A lot has happened since March 9.

It was then that the Kalispell City Council approved traffic impact fees in what council members called a compromise and developers panned as anything but.

The decision was supposed to settle an issue that had been debated for two years; how much to charge developers for the added traffic that comes with the stores, office space and homes they build.

The council’s decision was this: Developments that break ground within the next two years will have to pay 75 percent of the scheduled rate and the number of projects to be funded by the fees will be cut in half, from 10 to five, reducing growth-related costs from $12.4 million to $6.3 million.

But developers were obviously surprised by the decision and the way in which the council made it. Before approving traffic impact fees on an 8-1 vote, a motion to table them altogether for two years failed narrowly, 5-4.

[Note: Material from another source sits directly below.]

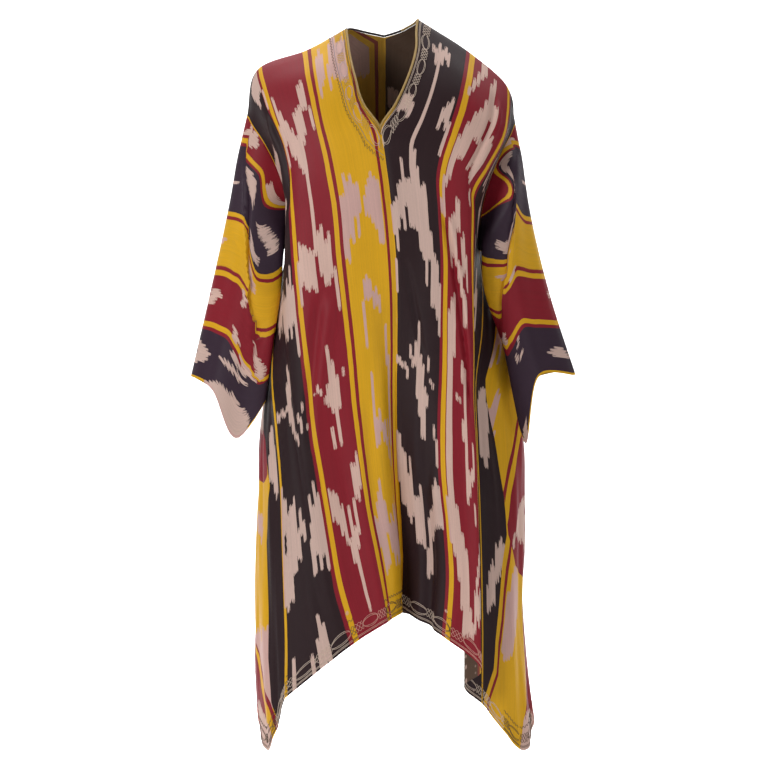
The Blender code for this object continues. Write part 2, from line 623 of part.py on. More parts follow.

Those at the meeting could make the case that the council was sending mixed messages – with millions at stake. And since the fee’s approval, it’s clear that the issue is anything but dead.

Just two weeks after the vote, Mayor Pam Kennedy said the council would discuss at an upcoming workshop whether to revisit the issue. The Kalispell Chamber of Commerce is pressuring the council to rescind its decision, submitting to it a list of 155 people who want it overturned. And now that Kohl’s and Petsmart opted against building on the north side of town (with the developer blaming the decision partially on potential impact fees) there will be an even louder chorus from those who think the council is further hurting the local economy when it’s already in dire straits.

So should the council reconsider its decision to implement traffic impact fees? If it does now, after overwhelmingly approving them after a two-year debate, here’s what it would look like:

Just weeks after voting on such a far-reaching decision, the council will be changing its mind, almost entirely due to pressure from the business community. Whatever your opinion of the fees, that is no way for a council to make public policy.

If the council wanted to delay adoption of the fees, or exempt some developers from paying them, that’s the way it should have voted in the first place. To go back now will appear indecisive, weak and deeply inconsistent.

Then again, if the council sticks to its guns and stands by its decision, it could be blamed for discouraging development at a time when contractors across the valley are hankering for work. That’s not entirely fair, as the fees can’t be blamed for the lull in construction any more than the overall economic picture. But the argument still can be made that the councilors chose an inopportune time to add hurdles for developers to jump.

Kalispell Chamber of Commerce President Joe Unterreiner said the petition was a way to “keep the arguments front and center for why we think it’s going to be debilitating for job recovery in the Flathead.”

It worked – the issue is alive and well. I don’t envy the council’s position. By agreeing to discuss impact fees again, it has only backed itself into a tighter corner.